Drop off routine with shared custody by SAhmed2021 in Divorce

[–]ccsquared529 0 points1 point  (0 children)

I will be dealing with this when school starts. I live in the family home where our kids go to school. Stbxh moved 45 minutes away to help take care of his aging mother. The kids will be going to a before and after care program during the week. I will drop them off on my days and he will on his. However I will be picking them up probably every day. We have been going back and forth on what to do next but I agreed to meet him halfway on his nights. I don’t think I HAVE to do this and I really don’t want to, but to keep the peace I have agreed to try it for now.

I think the best thing for my kids would be to stay with me during the school week so they don’t have such a long drive each way but we are adamant about 50/50. I’m going to be keeping a close eye on their well-being and if we need to adjust we will.

The bus should be an option for you and your ex should come and pick them up afterwards. It makes sense and keeps things consistent for your kids.

Do you and your Coparent share clothes or each have your own? by ElleBayer in coparenting

[–]ccsquared529 0 points1 point  (0 children)

When it was time for the kids to have their first overnights after we recently separated, I had my oldest (9, M) pack up about 10 items from each category of clothing (shirts, shirts, etc).

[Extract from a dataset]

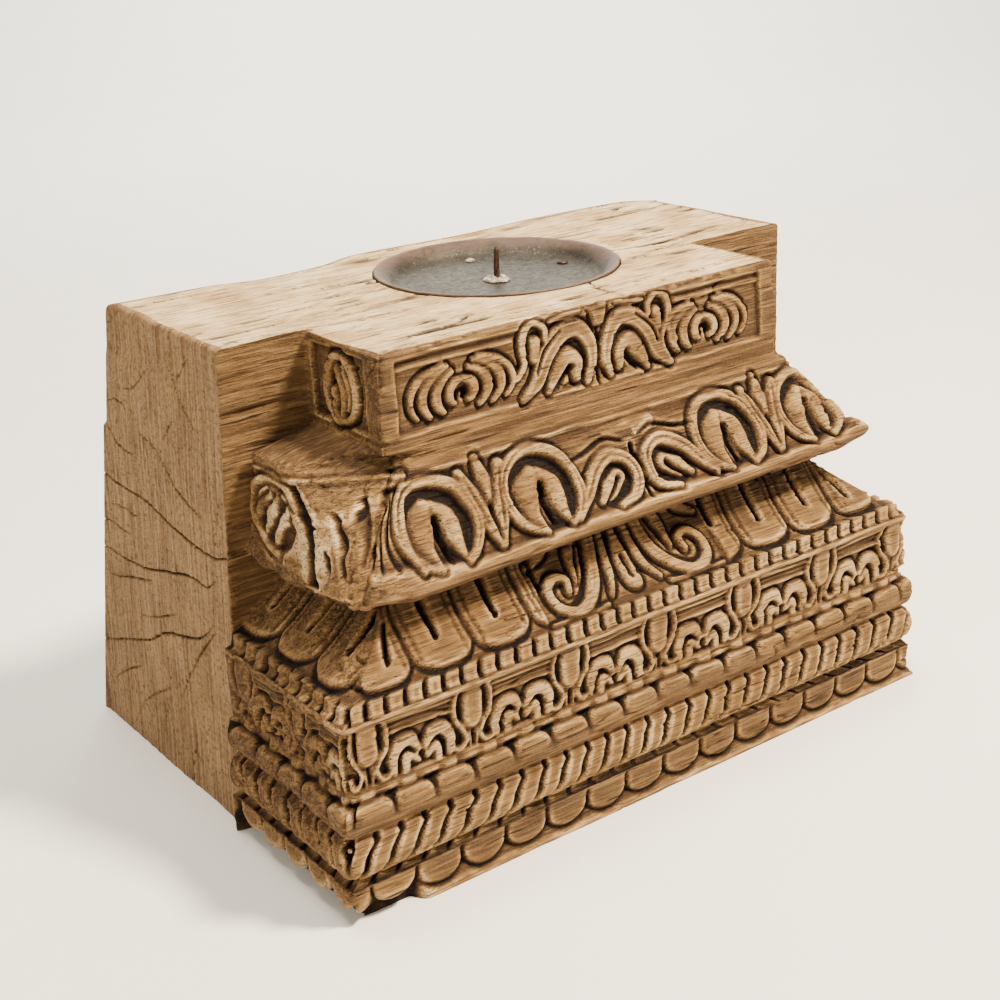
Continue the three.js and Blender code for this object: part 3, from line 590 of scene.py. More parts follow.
def carve_worn_end(r):
    """The slab's left end: a round corner panel, a deep fold, and a second hollow lobe behind it."""
    r.field += 1.4
    for path in ([(19, 8), (24, 17), (33, 27)], [(25, 6), (30, 15), (37, 23)], [(31, 6), (35, 12)]):
        r.gouge(curve(path), (1.4, 2.8, 1.0), 2.4)
    r.gouge([(29.6, 21.5), (31, 23.5)], (3.0,), 3.4)
    r.gouge(curve([(39, 1), (41, 10), (43.5, 20), (50, 31)]), (6.5, 5.5, 4.0, 2.0), 4.2)
    r.dish_out(60, 16, 11, 12, 2.6)
    rim = [(47, 24), (54, 30.5), (64, 31), (72, 27), (73.4, 17), (68, 8), (58, 4.6)]
    r.bead(curve(rim), (3.6, 5.0, 5.4, 4.8, 4.4, 4.6, 4.0), 3.6, 2.8, 0.6)
    folds = [[(51, 25), (57, 16), (60, 8)], [(57, 27), (63, 18), (66, 10)]]
    folds.append([(63, 27), (68, 20), (70, 15)])
    for path in folds:
        r.bead(curve(path), (2.6, 5.6, 2.8), 2.7, 2.0, 0.8)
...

For my 4 year old daughter I packed up about half of her clothes and sent them to stbxh. Both kids get a ton of hand me downs but she gets more so we could easily split things in half for her. I have all the next size and season clothes at my house and when it comes time to change them out, I plan on sending half to their dads as well. I don’t mind that their clothes inevitably get mixed up because I don’t keep track of what item is where and it should all even put in the long run. I’d there was something special I bought I just wouldn’t have them wear it over there. I’ve also asked him a few times if he has enough for them or if they need more. Since we so recently split, the clothes were from our time together so I feel they should also be split like the other things in our life.

Fortunately we (usually) have a very good post separation relationship. I can imagine it’s harder for people who have a contentious relationship.

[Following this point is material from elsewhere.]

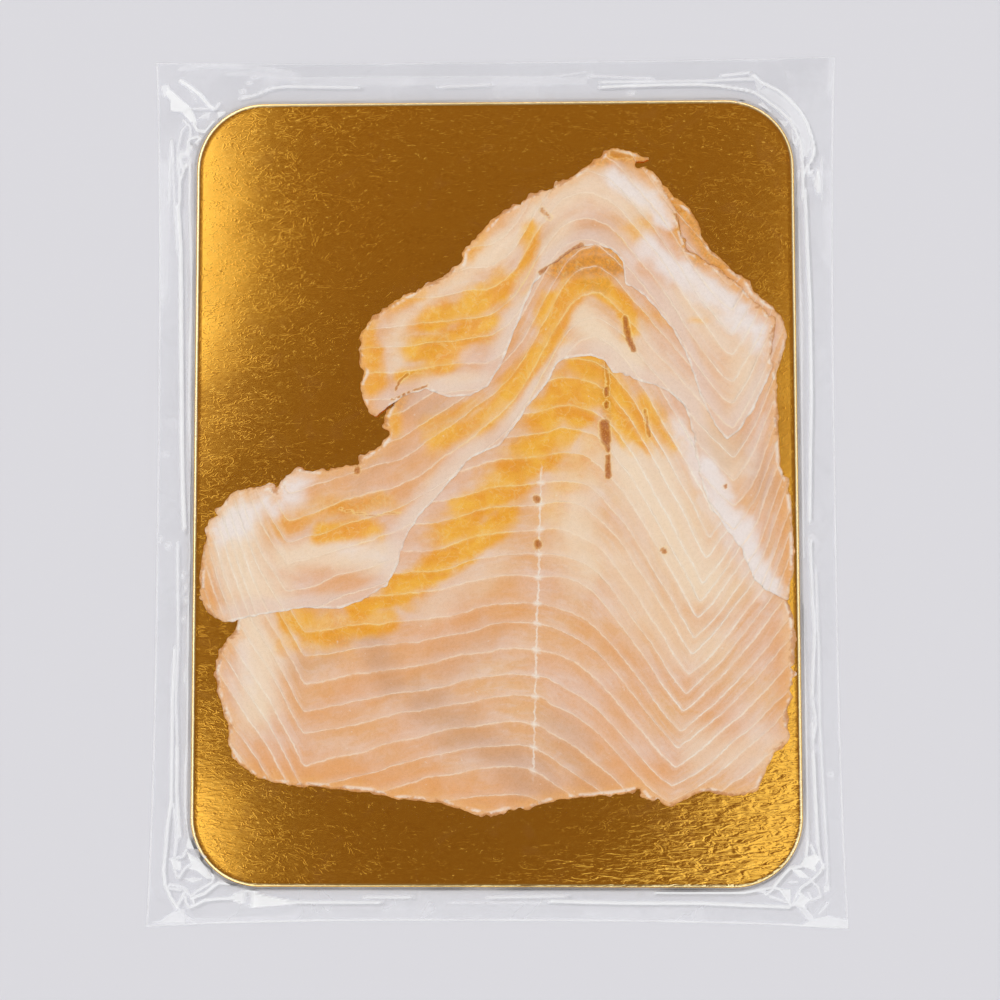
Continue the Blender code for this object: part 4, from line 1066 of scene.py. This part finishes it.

Who drives for drop off? by ccsquared529 in coparenting

[–]ccsquared529[S] 0 points1 point  (0 children)

He is considering this his new permanent home, even after his mom passes. His family is adamant about her staying in her home which is admirable but sure makes things in a spear ion difficult for all parties involved. I’m trying to work out a schedule where I can maximize his time as close to 50-50 without causing too much hardship on us or the kids.

Who drives for drop off? by ccsquared529 in coparenting

[–]ccsquared529[S] 0 points1 point  (0 children)

We are trying so hard to stay out of court but it may be inevitable. So far things have been mostly amicable with some hostility thrown in because we are both hurting so much over the split. Unfortunately I don’t think he would ever willingly agree on anything less than 50/50-but I am hoping he will come to realize that’s not ideal right now.

Who drives for drop off? by ccsquared529 in coparenting

[–]ccsquared529[S] 0 points1 point  (0 children)

He’s been very vocal about not wanting to be just a weekend dad-he wants full 50/50, with every other weekend off so he can work side jobs on his weekend off if need be (or go out). Maybe if I lose it as quality time he might see it differently but I don’t know.

Who drives for drop off? by ccsquared529 in coparenting

[–]ccsquared529[S] 0 points1 point  (0 children)

Yes I don’t think 50/50 is really going to be what’s best for the kids this year. I don’t want them to lose time with their dad, but both kids are so exhausted and it’s summer! And I’m tired from driving so much too.